Canadian communist activist (1906–1989)

Sam Carr (July 7, 1906 – 1989) was an organizer for the Communist Party of Canada and its successor, the Labor-Progressive Party, in the 1930s and 1940s. He was born Schmil Kogan in Tomashpil, Ukraine, in 1906 and immigrated to Canada in 1924, living in Winnipeg and Regina before settling in Montreal in 1925. Carr became an organizer for the Young Communist League with Fred Rose.

==Biography==
In 1931, Carr was arrested with other Communist Party leaders and detained in Kingston Penitentiary for 30 months for being an officer in the party, which had been declared illegal that year. Following his release from prison he was an organizer of the 1935 On to Ottawa Trek.

He was the editor of the Communist Party's newspaper, The Clarion, before fleeing to the United States with other party leaders in 1940 when the party was again declared illegal. In 1942, following the German invasion of the USSR, those party leaders who had gone underground, including Carr and Tim Buck, turned themselves in to the authorities. They released after ten days on the promise that they would refrain from communist activities. As a result, the Labor-Progressive Party was formed in 1943 as a legal front for the party; Carr became its national organizer.
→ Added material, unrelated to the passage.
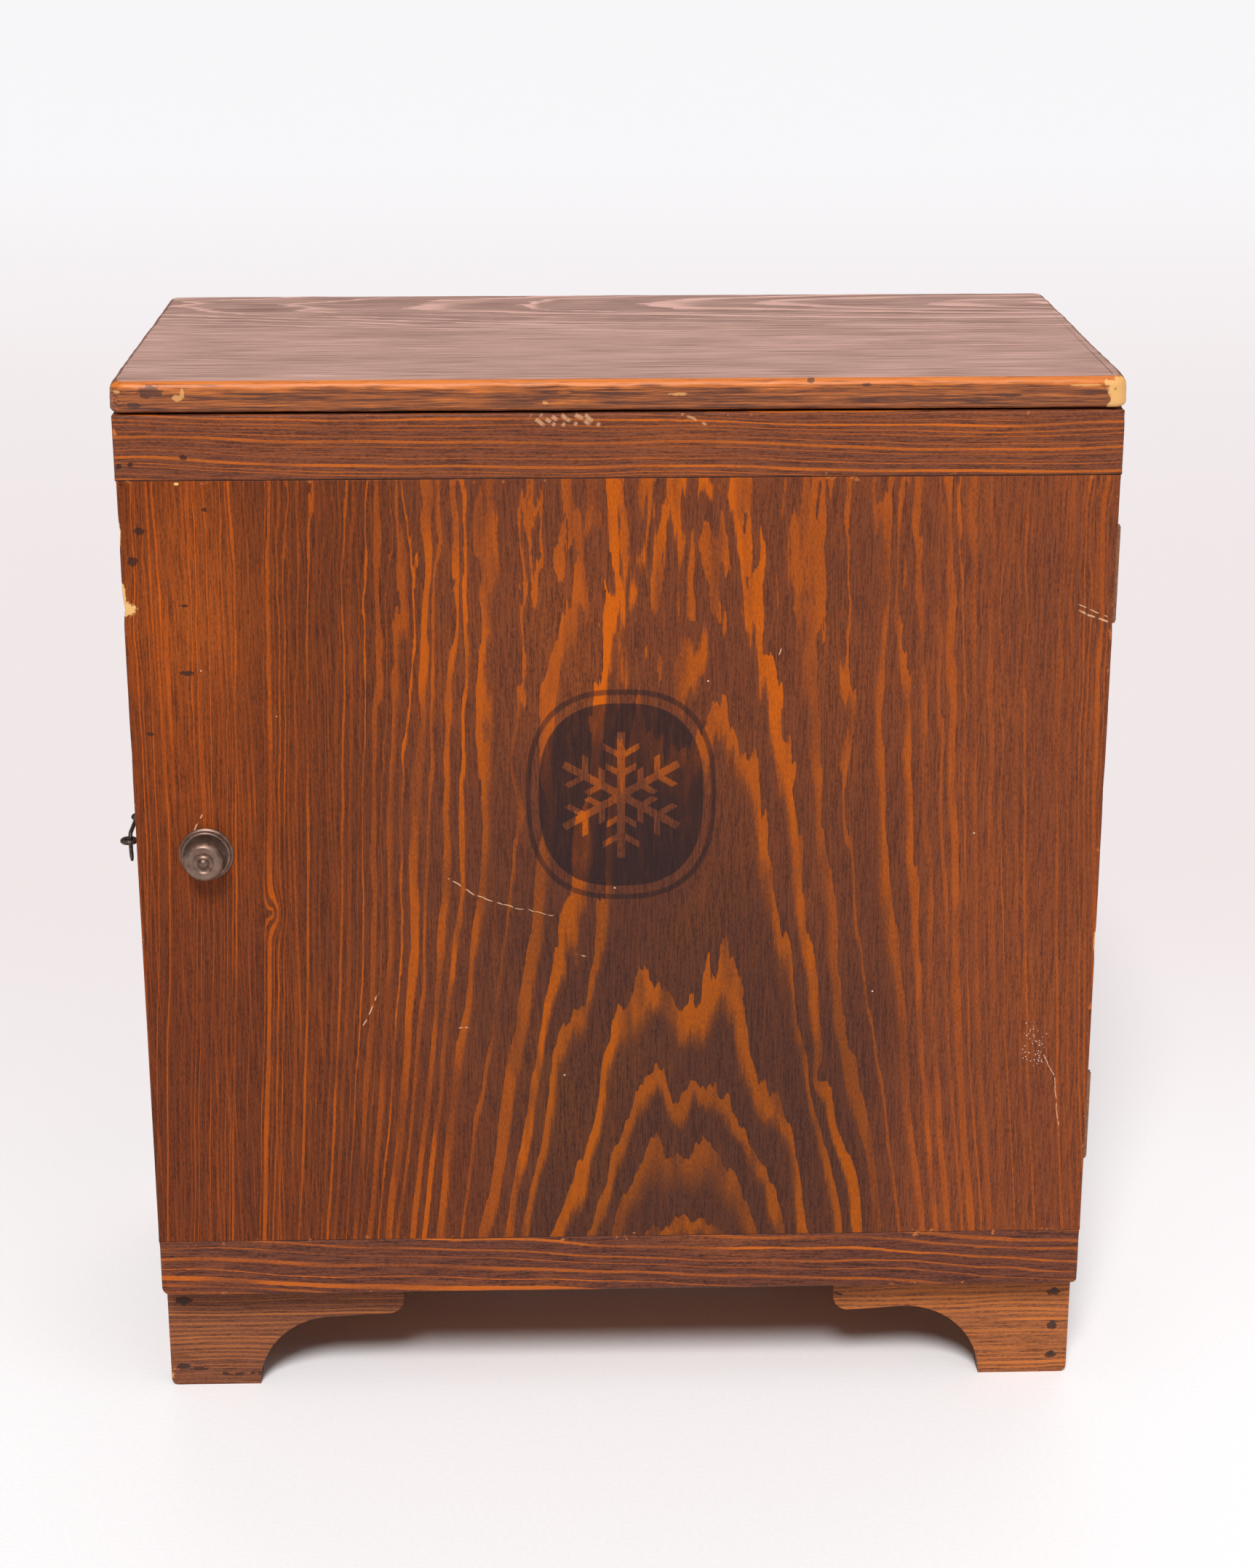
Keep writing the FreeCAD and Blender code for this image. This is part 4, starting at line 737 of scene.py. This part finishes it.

In 1946, after a cypher clerk in the Soviet embassy in Ottawa, Igor Gouzenko, defected to Canada, a warrant was issued for Carr's arrest and he again fled to the United States. A Royal Commission on Espionage was called to investigate his activities. In 1949 he was found guilty of conspiracy to obtain a false passport, and was imprisoned for seven years. Carr was one of the principal recruiters of spies for the USSR in Canada.

By the time of his release from prison, Carr was no longer a member of the Labor-Progressive Party, but became active in the left wing organization United Jewish Peoples' Order (UJPO) until his death in 1989. He wrote for the UJPO magazine under the pen name George Lewis.

His nephew was broadcaster Percy Saltzman.